U.S. law has prohibited the
sale of civilian nuclear technology to non-NPT member states, including India,
since 1978. The nuclear tests that India conducted in May 1998 automatically
triggered additional, congressionally mandated sanctions. After those tests, in
an attempt to prevent India (and Pakistan) from going further down the nuclear
path, then-Deputy Secretary of State Strobe Talbott opened negotiations with the
Indian Minister for External Affairs Jaswant Singh. After fourteen rounds of
talks, the two men's formal positions remained far apart. Talbott could not
persuade Singh to yield on most of the core issues they had discussed, including
the things he wanted most -- an end to India's missile tests and the dismantling
of India's existing nuclear arsenal. Singh did agree, however, to tighten
India's export controls and start a dialogue with Pakistan.
Despite their failure to
produce much agreement, Talbott and Singh's negotiations generated considerable
personal bonhomie and inaugurated a closer bilateral relationship between the
India and the United States during the last days of the second Clinton
administration. This did not lead to the lifting of the various layers of US
sanctions, however, because the White House was unwilling to push hard for
changes in the existing legal regime constraining South Asia policy. For the
Clinton administration, in other words, the pursuit of nonproliferation goals
and calm relations with Congress trumped the desire for better relations with a
rapidly growing and increasingly assertive regional power.
This started to change under
President George W. Bush. From the outset his administration has granted India
the prominence it seeks (and arguably deserves). Indeed, even before Bush was
elected, his principal foreign policy adviser Condoleezza Rice was noting in the
pages of Foreign Affairs India's rise as a regional power. Once in office, the
Bush team quickened the pace of bilateral military-to-military contacts, agreed
to a modest but critical number of weapons sales, and decided that relations
with India would no longer be held hostage to Pakistani misgivings and
objections.
The sudden revival of the
U.S.-Pakistan military relationship after 9/11 did not come at India's expense,
as the administration took care to continue its engagement with Delhi even while
raising Pakistan's profile in the American security policy calculus. This
careful balancing act was sorely tested, however, when yet another crisis broke
out on the subcontinent, triggered by a terrorist attack on the Indian
parliament on December 13, 2001. The terrorists were members of the Jaish-e-Mohammed
and the Lashkar-i-Taiba, Pakistan-based organizations seeking to wrest the
disputed territory of Jammu and Kashmir from India's grasp. India responded with
heated coercive diplomacy designed to end Pakistan's support for the insurgency
in Kashmir. As tensions mounted sharply over the next several months, the Bush
administration deftly managed to maintain strong relations with both states and
ultimately played a useful role in defusing the crisis.

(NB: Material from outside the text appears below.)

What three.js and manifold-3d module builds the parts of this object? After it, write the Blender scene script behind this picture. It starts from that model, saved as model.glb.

The administration's adroitness
was not lost on Indian policymakers, and soon the momentum of discussions on
military-to-military contacts and technology and weapons sales increased. This
led to a January 2004 agreement on "Next Steps in the Strategic
Partnership," under the aegis of which the two sides addressed the sale of
civilian nuclear technology as well as joint space exploration, missile defense,
and high-technology trade. Some progress has been made on all these fronts, and
mutual concerns about the reliability of commitments are now being tackled. The
administration's recent decision to allow the sale of civilian nuclear
technology to India is a crucial part of this ongoing rapprochement.
All this might explain why the
Bush administration wanted to make the move, but what about the arguments
against doing so that the White House supposedly ignored? It turns out that in
practice they were not so much ignored as rejected, and for good reasons.

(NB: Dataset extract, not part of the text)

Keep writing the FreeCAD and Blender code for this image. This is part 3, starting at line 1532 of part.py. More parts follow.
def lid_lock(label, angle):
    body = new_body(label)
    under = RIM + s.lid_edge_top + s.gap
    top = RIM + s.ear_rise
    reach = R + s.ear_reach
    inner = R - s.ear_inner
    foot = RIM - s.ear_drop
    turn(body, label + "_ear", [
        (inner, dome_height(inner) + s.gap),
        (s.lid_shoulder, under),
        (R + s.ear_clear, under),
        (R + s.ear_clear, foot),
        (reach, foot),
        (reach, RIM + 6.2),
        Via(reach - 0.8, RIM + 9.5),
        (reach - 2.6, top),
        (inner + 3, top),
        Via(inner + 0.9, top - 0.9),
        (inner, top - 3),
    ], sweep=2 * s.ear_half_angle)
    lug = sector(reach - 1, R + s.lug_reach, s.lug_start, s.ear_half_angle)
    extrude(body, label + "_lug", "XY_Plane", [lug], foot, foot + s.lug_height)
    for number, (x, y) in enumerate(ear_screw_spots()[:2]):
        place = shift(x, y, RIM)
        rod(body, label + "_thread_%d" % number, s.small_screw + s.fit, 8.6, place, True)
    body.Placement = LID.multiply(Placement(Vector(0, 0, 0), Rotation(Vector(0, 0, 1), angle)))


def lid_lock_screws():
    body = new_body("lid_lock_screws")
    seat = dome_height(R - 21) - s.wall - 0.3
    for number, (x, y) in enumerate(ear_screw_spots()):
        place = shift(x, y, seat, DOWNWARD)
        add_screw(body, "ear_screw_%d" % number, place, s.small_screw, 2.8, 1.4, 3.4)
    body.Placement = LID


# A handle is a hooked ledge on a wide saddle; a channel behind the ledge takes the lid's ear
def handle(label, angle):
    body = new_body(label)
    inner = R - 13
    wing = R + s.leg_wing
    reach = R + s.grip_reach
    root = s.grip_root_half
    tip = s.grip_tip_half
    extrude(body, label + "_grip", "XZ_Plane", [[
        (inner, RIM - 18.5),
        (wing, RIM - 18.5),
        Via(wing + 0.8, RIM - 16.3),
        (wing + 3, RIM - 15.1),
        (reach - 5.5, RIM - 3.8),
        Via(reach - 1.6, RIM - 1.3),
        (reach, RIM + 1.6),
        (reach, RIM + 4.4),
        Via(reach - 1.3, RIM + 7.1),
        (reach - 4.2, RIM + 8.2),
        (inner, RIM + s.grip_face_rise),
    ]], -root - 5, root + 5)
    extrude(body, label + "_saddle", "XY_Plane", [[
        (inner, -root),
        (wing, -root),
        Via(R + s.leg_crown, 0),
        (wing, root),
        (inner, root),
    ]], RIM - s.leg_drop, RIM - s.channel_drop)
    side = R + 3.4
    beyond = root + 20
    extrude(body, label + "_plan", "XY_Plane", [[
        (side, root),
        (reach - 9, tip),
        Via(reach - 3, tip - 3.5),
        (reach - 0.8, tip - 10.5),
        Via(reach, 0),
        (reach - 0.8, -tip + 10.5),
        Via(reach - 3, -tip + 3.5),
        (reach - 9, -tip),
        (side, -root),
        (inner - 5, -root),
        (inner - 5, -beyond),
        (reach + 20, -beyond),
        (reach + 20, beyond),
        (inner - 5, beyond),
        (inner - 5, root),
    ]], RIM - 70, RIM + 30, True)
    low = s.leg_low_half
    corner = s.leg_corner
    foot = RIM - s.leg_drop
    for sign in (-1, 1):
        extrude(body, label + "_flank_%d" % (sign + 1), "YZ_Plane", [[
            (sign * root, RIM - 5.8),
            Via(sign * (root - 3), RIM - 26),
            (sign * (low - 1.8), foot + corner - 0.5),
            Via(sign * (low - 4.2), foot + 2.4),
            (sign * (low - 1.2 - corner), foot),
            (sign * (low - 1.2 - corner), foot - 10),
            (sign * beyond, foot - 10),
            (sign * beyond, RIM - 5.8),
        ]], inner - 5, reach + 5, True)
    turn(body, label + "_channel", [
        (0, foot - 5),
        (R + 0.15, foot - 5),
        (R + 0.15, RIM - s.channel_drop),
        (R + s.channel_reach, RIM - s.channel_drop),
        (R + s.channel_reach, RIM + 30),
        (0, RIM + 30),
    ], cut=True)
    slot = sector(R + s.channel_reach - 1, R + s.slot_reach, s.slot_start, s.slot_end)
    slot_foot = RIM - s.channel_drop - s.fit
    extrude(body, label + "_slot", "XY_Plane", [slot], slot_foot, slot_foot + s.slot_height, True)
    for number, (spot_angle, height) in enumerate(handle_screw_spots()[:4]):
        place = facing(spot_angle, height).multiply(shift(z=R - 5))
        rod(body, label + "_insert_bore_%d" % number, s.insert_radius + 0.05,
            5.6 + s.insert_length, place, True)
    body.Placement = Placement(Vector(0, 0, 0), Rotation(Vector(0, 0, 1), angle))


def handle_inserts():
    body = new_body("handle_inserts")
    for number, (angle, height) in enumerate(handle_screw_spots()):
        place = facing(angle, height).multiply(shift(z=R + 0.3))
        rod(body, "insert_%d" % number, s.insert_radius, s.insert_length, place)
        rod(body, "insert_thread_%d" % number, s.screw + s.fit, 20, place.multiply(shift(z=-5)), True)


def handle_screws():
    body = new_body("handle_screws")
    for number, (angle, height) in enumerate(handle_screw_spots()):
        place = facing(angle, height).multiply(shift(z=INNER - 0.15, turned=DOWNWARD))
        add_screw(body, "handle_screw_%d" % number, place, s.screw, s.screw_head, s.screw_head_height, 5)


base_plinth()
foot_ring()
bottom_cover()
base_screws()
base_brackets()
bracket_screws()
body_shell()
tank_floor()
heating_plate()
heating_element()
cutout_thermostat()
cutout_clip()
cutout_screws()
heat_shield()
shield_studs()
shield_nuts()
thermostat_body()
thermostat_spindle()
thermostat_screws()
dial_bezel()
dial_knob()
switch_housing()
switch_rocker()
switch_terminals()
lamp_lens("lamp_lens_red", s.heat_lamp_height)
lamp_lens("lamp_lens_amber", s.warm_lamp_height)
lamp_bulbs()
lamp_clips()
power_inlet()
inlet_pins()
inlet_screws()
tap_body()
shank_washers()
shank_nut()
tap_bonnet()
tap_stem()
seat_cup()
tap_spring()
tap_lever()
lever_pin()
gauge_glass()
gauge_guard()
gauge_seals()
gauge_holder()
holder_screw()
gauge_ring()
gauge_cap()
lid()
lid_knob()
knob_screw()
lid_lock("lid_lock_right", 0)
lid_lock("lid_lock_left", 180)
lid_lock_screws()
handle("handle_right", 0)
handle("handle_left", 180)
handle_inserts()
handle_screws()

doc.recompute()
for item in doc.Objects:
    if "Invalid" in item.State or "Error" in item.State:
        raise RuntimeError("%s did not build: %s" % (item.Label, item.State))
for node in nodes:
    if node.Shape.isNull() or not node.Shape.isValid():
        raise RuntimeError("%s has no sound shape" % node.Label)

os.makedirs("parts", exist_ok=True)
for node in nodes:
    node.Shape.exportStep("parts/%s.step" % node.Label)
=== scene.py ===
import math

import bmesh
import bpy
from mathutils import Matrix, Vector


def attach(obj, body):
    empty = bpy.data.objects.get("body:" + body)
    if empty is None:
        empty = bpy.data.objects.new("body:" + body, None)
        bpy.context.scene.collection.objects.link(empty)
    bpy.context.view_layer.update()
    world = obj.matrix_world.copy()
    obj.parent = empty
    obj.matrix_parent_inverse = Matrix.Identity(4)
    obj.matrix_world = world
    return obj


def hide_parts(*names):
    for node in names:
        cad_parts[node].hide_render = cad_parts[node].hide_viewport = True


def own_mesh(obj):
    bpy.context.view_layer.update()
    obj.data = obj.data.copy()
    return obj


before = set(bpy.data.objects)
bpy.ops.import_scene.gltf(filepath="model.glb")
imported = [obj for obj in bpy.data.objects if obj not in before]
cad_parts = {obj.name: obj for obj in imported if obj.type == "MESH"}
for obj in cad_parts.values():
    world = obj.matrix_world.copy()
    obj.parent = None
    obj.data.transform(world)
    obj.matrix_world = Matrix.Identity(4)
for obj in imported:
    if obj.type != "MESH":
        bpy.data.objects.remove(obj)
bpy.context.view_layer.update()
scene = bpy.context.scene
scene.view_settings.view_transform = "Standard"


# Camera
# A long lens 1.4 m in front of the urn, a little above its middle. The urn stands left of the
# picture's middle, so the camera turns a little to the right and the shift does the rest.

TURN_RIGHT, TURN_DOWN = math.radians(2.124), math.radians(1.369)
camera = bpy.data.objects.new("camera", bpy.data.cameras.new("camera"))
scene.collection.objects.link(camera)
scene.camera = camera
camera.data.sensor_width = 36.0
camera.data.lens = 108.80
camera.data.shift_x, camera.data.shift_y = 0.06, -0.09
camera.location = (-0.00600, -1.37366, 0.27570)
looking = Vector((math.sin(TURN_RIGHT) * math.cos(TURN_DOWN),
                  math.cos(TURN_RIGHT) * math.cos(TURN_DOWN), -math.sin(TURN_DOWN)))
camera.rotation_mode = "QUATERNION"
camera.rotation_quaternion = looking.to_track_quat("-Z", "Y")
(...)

Regarding the charge of rewarding irresponsible behavior, the administration
came to the (correct) conclusion that India was refusing to accede to the NPT
not because of a secret desire to proliferate but because of a fundamental
objection to the treaty's lopsided nature. Even as it has refused to accede to
the treaty, accordingly, India has agreed to separate out its weapons programs
and place all its civilian nuclear facilities under the same full-scope
safeguards required of NPT signatories.
As for the charge of
encouraging other potential rogue proliferators, this has little merit because
India is not really a rogue -- it never signed on to the NPT in the first place
and so has a legitimate claim not to feel bound by its provisions. The real
rogues are countries such as Iran and North Korea, who signed on and then made a
mockery of the regime and its enforcement. Pakistan, it is true, has also never
signed on, but its stance is far more rogue-like than India's because it has a
demonstrated record as a major and egregious proliferator of nuclear technology.
A.Q. Khan, the Pakistani metallurgist who ran a global nuclear bazaar, today
lives comfortably in Islamabad after an anodyne public reprimand followed by a
prompt pardon. India, in contrast, has spurned overtures from Libya and Iran
despite receiving tempting offers of cash and oil in return for assistance with
their nuclear weapons programs.
Regarding the final charge,
that the agreement will encourage other nuclear suppliers to peddle civilian
nuclear technology recklessly, such a concern is baseless because it rests on
the false assumption that the deal with India is itself reckless -- which it is
not. Should the Russians, for example, try to use the deal as a precedent for
selling nuclear technology to either Israel or Pakistan (the only other states
currently outside the NPT), the recipient will have to separate its nuclear
weapons program from its civilian energy program and accept full-scope IAEA
safeguards, just as India has done -- which would make the sale essentially
unproblematic.
In sum, providing India with civilian nuclear technology will enable the country to address its dire energy needs and limit the dangers of nuclear accidents at antiquated plants while cementing its growing strategic relationship with the United States. Those advocating a strategy of technology denial see India through the narrow and parochial prism of nonproliferation. When the country was viewed by policymakers as poor, weak, and strategically irrelevant, the arguments of such "functionalists" inside the American foreign policy and national security apparatus could trump the arguments of the "regionalists" arguing for a more mature, multifaceted, and flexible bilateral relationship. Now that India has risen in importance, the regionalists have gained the upper hand (as they always have had, for example, with regard to Israel). It's about time.